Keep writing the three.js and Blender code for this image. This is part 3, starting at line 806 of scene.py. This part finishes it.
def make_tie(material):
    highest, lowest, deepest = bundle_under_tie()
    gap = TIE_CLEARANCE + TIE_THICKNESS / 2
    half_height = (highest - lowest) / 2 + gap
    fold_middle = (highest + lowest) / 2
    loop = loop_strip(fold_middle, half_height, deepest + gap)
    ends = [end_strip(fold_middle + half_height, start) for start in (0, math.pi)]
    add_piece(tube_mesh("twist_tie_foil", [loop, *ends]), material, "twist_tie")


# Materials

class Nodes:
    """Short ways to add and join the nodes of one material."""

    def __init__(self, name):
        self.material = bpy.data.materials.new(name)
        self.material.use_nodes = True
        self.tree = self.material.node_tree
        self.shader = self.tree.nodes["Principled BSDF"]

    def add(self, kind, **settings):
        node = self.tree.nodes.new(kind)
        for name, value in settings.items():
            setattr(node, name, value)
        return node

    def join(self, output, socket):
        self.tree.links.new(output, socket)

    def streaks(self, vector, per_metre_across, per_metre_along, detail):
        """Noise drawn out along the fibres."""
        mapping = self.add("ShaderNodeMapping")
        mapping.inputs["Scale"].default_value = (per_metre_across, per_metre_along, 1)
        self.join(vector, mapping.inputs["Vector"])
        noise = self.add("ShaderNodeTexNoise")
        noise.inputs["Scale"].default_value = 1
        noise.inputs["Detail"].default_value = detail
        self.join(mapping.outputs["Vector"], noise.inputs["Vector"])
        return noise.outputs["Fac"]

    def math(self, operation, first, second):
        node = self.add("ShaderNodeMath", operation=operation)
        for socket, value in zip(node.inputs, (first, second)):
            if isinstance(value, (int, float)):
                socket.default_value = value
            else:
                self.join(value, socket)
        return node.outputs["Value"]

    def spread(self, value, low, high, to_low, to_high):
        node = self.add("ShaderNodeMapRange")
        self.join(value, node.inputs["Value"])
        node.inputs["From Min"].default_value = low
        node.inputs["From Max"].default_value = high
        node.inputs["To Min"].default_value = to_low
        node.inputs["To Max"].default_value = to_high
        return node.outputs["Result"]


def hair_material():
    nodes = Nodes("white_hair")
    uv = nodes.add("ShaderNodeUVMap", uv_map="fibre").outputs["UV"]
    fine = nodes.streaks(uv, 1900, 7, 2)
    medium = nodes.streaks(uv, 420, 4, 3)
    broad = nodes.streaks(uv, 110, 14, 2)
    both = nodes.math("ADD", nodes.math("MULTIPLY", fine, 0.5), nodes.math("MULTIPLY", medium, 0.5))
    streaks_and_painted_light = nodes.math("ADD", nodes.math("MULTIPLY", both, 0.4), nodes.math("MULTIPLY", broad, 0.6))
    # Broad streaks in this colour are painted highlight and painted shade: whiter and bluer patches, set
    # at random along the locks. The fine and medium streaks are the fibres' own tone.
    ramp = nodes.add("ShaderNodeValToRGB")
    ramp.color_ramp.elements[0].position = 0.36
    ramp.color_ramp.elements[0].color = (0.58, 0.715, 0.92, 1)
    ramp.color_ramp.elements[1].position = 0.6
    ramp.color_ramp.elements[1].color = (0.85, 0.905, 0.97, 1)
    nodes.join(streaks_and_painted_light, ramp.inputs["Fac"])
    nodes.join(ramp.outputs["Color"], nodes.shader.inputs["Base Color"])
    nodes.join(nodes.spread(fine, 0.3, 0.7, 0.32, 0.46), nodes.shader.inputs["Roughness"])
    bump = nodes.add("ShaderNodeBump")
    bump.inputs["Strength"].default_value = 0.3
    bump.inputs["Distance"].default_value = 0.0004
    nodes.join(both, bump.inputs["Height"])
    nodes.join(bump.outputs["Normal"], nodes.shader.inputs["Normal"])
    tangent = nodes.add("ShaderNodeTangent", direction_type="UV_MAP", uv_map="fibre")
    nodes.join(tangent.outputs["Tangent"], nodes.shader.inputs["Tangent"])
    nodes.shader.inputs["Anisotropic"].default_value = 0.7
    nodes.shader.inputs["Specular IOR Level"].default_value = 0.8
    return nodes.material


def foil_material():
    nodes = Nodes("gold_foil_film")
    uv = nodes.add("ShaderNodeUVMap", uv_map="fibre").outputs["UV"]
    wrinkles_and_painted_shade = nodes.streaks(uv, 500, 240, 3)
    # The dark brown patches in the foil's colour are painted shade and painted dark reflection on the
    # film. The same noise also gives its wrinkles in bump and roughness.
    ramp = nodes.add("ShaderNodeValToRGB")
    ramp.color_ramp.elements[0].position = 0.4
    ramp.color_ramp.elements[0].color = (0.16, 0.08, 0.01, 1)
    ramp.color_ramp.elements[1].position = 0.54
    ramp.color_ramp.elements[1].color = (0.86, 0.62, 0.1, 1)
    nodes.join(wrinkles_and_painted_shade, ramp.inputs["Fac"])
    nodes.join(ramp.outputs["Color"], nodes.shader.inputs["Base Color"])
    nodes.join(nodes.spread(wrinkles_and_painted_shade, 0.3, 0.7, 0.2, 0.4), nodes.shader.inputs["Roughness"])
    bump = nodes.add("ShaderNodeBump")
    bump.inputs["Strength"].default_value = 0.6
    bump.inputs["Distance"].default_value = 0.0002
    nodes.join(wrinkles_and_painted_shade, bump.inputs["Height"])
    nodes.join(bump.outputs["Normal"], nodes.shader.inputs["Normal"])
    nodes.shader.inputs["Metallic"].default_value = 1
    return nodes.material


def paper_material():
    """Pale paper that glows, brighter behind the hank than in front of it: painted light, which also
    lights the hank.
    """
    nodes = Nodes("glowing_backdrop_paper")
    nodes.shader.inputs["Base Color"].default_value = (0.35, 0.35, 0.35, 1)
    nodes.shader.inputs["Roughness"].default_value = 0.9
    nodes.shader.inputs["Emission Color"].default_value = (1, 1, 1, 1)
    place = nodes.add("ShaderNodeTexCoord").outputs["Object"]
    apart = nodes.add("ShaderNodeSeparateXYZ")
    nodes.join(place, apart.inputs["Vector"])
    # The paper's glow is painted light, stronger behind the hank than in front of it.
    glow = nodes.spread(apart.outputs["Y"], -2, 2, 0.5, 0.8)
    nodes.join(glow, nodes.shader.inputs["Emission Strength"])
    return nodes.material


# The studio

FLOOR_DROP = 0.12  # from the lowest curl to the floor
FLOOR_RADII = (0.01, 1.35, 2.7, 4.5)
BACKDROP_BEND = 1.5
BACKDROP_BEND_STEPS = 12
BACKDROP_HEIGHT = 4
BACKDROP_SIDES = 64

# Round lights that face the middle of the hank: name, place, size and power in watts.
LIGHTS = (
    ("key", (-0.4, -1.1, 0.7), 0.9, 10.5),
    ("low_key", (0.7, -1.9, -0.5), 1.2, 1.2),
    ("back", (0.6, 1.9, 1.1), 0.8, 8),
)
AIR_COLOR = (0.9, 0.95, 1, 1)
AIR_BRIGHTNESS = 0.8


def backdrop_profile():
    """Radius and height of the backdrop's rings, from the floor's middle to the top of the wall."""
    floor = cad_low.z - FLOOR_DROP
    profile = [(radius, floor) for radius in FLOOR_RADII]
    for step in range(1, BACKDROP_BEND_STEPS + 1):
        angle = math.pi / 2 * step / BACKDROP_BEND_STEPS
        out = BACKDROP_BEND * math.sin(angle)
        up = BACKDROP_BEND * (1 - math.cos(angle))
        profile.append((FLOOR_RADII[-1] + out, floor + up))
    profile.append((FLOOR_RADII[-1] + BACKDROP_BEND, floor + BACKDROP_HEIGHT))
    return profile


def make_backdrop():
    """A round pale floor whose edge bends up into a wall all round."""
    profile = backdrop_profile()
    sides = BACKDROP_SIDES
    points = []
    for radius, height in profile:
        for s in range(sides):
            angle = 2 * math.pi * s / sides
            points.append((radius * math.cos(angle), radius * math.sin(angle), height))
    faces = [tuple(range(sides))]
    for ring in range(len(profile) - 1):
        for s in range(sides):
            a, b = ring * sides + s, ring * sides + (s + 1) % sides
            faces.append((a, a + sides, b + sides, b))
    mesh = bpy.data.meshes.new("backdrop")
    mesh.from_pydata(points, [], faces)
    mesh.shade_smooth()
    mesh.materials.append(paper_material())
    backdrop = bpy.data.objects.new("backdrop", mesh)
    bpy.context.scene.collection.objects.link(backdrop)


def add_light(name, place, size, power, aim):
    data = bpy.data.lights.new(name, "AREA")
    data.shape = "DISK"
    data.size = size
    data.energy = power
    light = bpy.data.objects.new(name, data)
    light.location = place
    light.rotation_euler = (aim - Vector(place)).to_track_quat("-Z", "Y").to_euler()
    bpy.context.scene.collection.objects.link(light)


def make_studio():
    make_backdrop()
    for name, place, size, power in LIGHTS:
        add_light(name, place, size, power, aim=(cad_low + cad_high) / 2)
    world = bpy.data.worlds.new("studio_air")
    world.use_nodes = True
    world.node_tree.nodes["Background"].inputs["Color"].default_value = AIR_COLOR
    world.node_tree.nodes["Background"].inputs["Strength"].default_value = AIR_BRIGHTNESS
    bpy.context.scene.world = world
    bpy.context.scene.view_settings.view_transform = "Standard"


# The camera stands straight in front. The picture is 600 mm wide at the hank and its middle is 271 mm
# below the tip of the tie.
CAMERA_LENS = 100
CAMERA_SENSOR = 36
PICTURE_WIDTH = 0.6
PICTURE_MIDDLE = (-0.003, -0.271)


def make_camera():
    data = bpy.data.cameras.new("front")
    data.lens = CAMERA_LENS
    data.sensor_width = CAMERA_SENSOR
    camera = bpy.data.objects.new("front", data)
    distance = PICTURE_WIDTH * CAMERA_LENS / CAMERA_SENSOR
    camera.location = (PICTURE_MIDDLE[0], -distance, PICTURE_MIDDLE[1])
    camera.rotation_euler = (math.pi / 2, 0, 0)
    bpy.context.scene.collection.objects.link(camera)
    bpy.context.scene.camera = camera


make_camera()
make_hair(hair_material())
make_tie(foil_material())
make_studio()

__Job__:
Please give an exact restatement of only the lines from the beginning of the material above to the line with "self.tree.links.new(output, socket)", inclusive.

__Reply to the exercise__:
Keep writing the three.js and Blender code for this image. This is part 3, starting at line 806 of scene.py. This part finishes it.
def make_tie(material):
    highest, lowest, deepest = bundle_under_tie()
    gap = TIE_CLEARANCE + TIE_THICKNESS / 2
    half_height = (highest - lowest) / 2 + gap
    fold_middle = (highest + lowest) / 2
    loop = loop_strip(fold_middle, half_height, deepest + gap)
    ends = [end_strip(fold_middle + half_height, start) for start in (0, math.pi)]
    add_piece(tube_mesh("twist_tie_foil", [loop, *ends]), material, "twist_tie")


# Materials

class Nodes:
    """Short ways to add and join the nodes of one material."""

    def __init__(self, name):
        self.material = bpy.data.materials.new(name)
        self.material.use_nodes = True
        self.tree = self.material.node_tree
        self.shader = self.tree.nodes["Principled BSDF"]

    def add(self, kind, **settings):
        node = self.tree.nodes.new(kind)
        for name, value in settings.items():
            setattr(node, name, value)
        return node

    def join(self, output, socket):
        self.tree.links.new(output, socket)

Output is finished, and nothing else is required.